I wasn't planning on doing every photo like this, it would take me forever. It's mainly for the first image in any sites that I visit as a sort of cover photo. I fully agree that it takes away the original effect and wouldn't look as good if all of the photos were done like this. 

Some photos look a little bland so a tad of touching up seems to give them a better appearance. Thanks for the comments and opinions and I will keep the tips in mind for further discoveries.


----------



## Slammer (Jan 21, 2015)

Arcaned said:


> I was just wondering if anyone does edits to their photos before uploading? Iv been messing around in photoshop to try and create some better looking images. They seem to be better than the originals but i'm still not 100% happy with the finish.
> 
> If anyone has any tips or help I would be very greatful. I have uploaded an image and look forward to reading the comments.
> 
> ...



Maaaybeee your touched up picccy is a tad over the top, for me it's too harsh on the HD and the tonal range seems to be shredded, I would take the vibrance down a notch on the original and give a bit in the mid-tone contrast, are you using RAW format or JPG?


----------



## Arcaned (Jan 21, 2015)

They are JPG files. Iv had a play around for a bit and seem to be getting better results now but still slightly OTT. Iv slightly changed the highlights and mid-tones, would something like this be more acceptable?


----------



## krela (Jan 21, 2015)

Filters, just say no. They are to photos what hollyoaks is to drama. 
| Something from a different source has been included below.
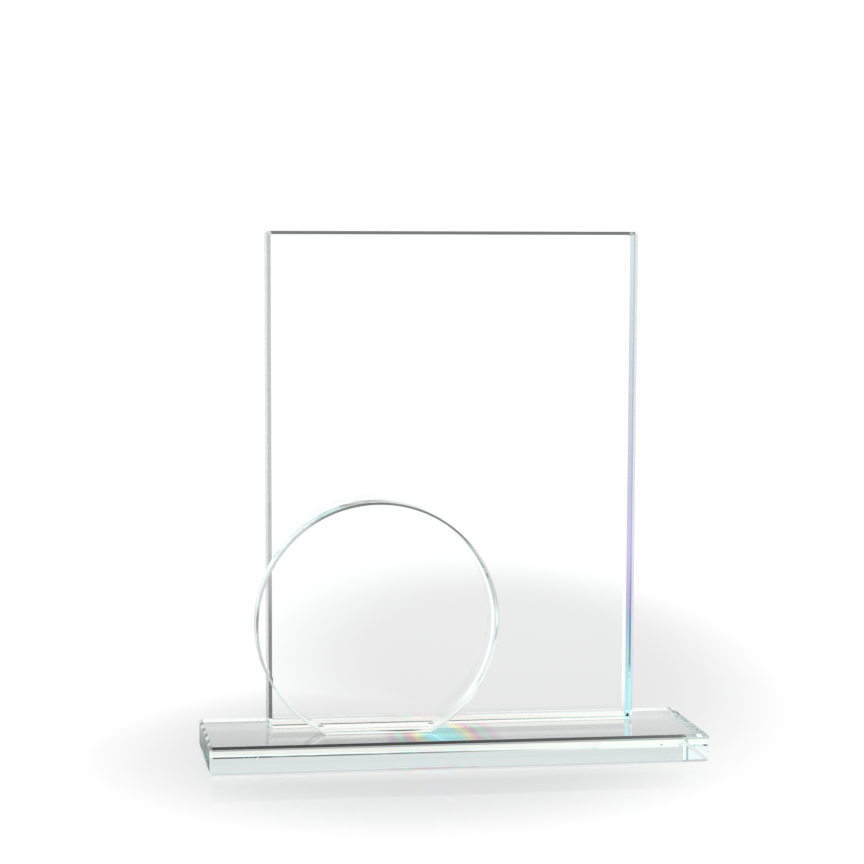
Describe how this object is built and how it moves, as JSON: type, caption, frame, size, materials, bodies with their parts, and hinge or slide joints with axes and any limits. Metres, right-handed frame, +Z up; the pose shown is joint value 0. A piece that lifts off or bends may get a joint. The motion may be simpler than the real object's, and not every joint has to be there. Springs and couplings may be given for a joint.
{
  "type": "crystal award",
  "caption": "Clear glass award: a tall rectangular plate and a smaller round disc with a flat foot, standing on a low rectangular glass base slab.",
  "frame": {"origin": "middle of the base slab's underside, where the award rests", "axes": "+Z up; +X to the award's right as seen from the front, along the slab's length; +Y towards the back, so the disc stands in front of the plate at lower Y"},
  "size_m": [0.2, 0.06, 0.2107],
  "materials": {
    "base_glass": "clear glass with a faint blue-green body tint, polished faces and polished chamfers",
    "plate_glass": "clear glass, polished faces and polished chamfers",
    "disc_glass": "clear glass, polished faces, polished rim and chamfers",
    "cured_adhesive": "thin film of clear cured adhesive"
  },
  "bodies": {
    "root": {"base_slab": "base_glass", "back_plate": "plate_glass", "front_disc": "disc_glass", "plate_bond_film": "cured_adhesive", "disc_bond_film": "cured_adhesive"}
  },
  "joints": []
}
Good post processing takes as much skill as taking a good photo in the first place, and the phrase "you can't polish a turd" is very true. If you're really interested find a good photography website, follow tutorials and find your own style.


----------



## Arcaned (Jan 22, 2015)

I'm quite new to photography and still got a lot of learning before I will produce cracking photos. I have dabbled with photoshop for years and it has it's uses I suppose. It's easy to grab your phone or camera and take a quick photo but the quality is usually terrible. I try to find the time to read up on different cameras, lenses etc but it's still quite complicated due to light levels etc. I will get the knack of it soon.


----------



## krela (Jan 22, 2015)

Arcaned said:


> I'm quite new to photography and still got a lot of learning before I will produce cracking photos. I have dabbled with photoshop for years and it has it's uses I suppose. It's easy to grab your phone or camera and take a quick photo but the quality is usually terrible. I try to find the time to read up on different cameras, lenses etc but it's still quite complicated due to light levels etc. I will get the knack of it soon.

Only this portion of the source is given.